Continue to review full report at Codecov.

Legend - Click here to learn more Δ = absolute <relative> (impact), ø = not affected, ? = missing data Powered by Codecov. Last update 95403b8...eb32a47. Read the comment docs.

keflavich commented 2 years ago

Looks good.
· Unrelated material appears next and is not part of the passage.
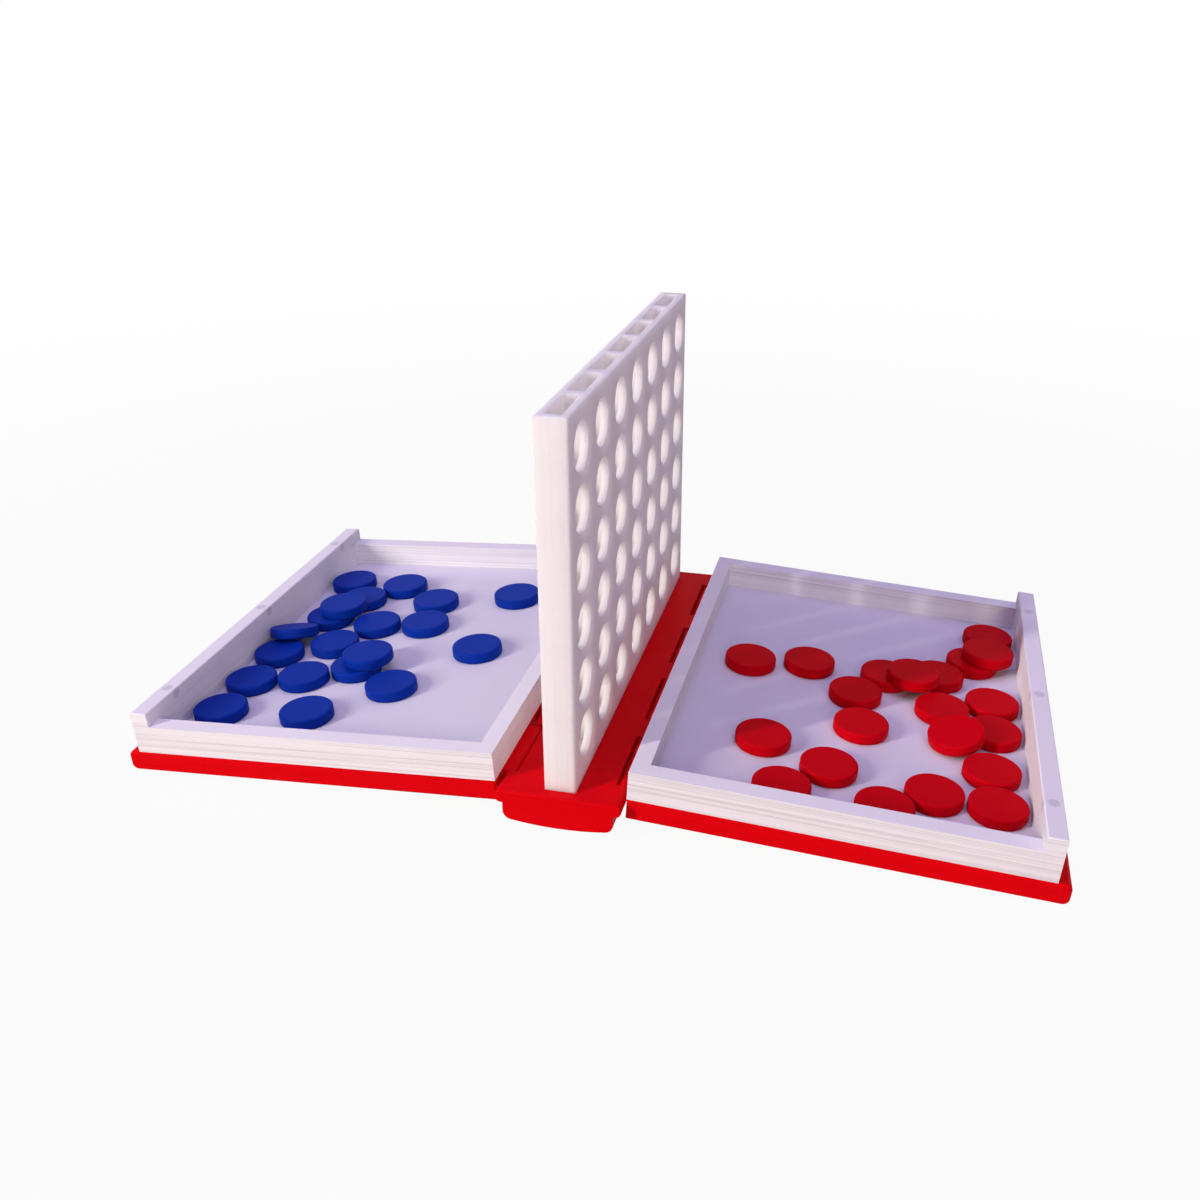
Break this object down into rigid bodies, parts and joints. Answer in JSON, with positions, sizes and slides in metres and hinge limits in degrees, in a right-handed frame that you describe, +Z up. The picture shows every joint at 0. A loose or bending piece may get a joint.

Some questions:

I got this when trying to load the Table Viewer image

Traceback (most recent call last):
  File "/blue/adamginsburg/adamginsburg/repos/glue/glue/utils/qt/decorators.py", line 61, in decorated
    return f(*args, **kwargs)
  File "/blue/adamginsburg/adamginsburg/repos/glue/glue/viewers/common/qt/data_viewer.py", line 217, in add_data
    return super(DataViewer, self).add_data(data)
  File "/blue/adamginsburg/adamginsburg/repos/glue/glue/viewers/common/viewer.py", line 207, in add_data
    layer = get_layer_artist_from_registry(data, self) or self.get_data_layer_artist(data)
  File "/blue/adamginsburg/adamginsburg/repos/glue/glue/viewers/common/viewer.py", line 238, in get_data_layer_artist
    return self.get_layer_artist(self._data_artist_cls, layer=layer, layer_state=layer_state)
  File "/blue/adamginsburg/adamginsburg/repos/glue/glue/viewers/table/qt/data_viewer.py", line 338, in get_layer_artist
    return cls(self, self.state, layer=layer, layer_state=layer_state)
  File "/blue/adamginsburg/adamginsburg/repos/glue/glue/viewers/table/qt/data_viewer.py", line 179, in __init__
    super(TableLayerArtist, self).__init__(viewer_state,
  File "/blue/adamginsburg/adamginsburg/repos/glue/glue/viewers/common/layer_artist.py", line 29, in __init__
    self._viewer_state.layers.append(self.state)
  File "/home/adamginsburg/.local/lib/python3.9/site-packages/echo/containers.py", line 52, in append
    self.notify_all()
  File "/home/adamginsburg/.local/lib/python3.9/site-packages/echo/containers.py", line 45, in notify_all
    callback(*args, **kwargs)
  File "/home/adamginsburg/.local/lib/python3.9/site-packages/echo/containers.py", line 166, in __call__
    self.function(*args, **kwargs)
  File "/home/adamginsburg/.local/lib/python3.9/site-packages/echo/containers.py", line 189, in callback
    self.notify(instance, wrapped_list, wrapped_list)
  File "/home/adamginsburg/.local/lib/python3.9/site-packages/echo/core.py", line 125, in notify
    cback(new)
  File "/blue/adamginsburg/adamginsburg/repos/glue/glue/viewers/table/qt/data_viewer.py", line 298, in _on_layers_changed
    self.model = DataTableModel(self)
  File "/blue/adamginsburg/adamginsburg/repos/glue/glue/viewers/table/qt/data_viewer.py", line 40, in __init__
    raise ValueError("Can only use Table widget for 1D data")
ValueError: Can only use Table widget for 1D data
keflavich commented 2 years ago

Example: can show that the high values all come from autocorrelations: image

(note that the high stuff around 17,050 is selected but I can't see it highlighted in red - looks like a visual error in the 1D profile selection. You can see the selection in both the 2D planes though)

keflavich commented 2 years ago

I think we should merge this and deal with additional issues in future PRs

astrofrog commented 2 years ago

Sounds good, let's merge, and I'll open separate issues for the outstanding things.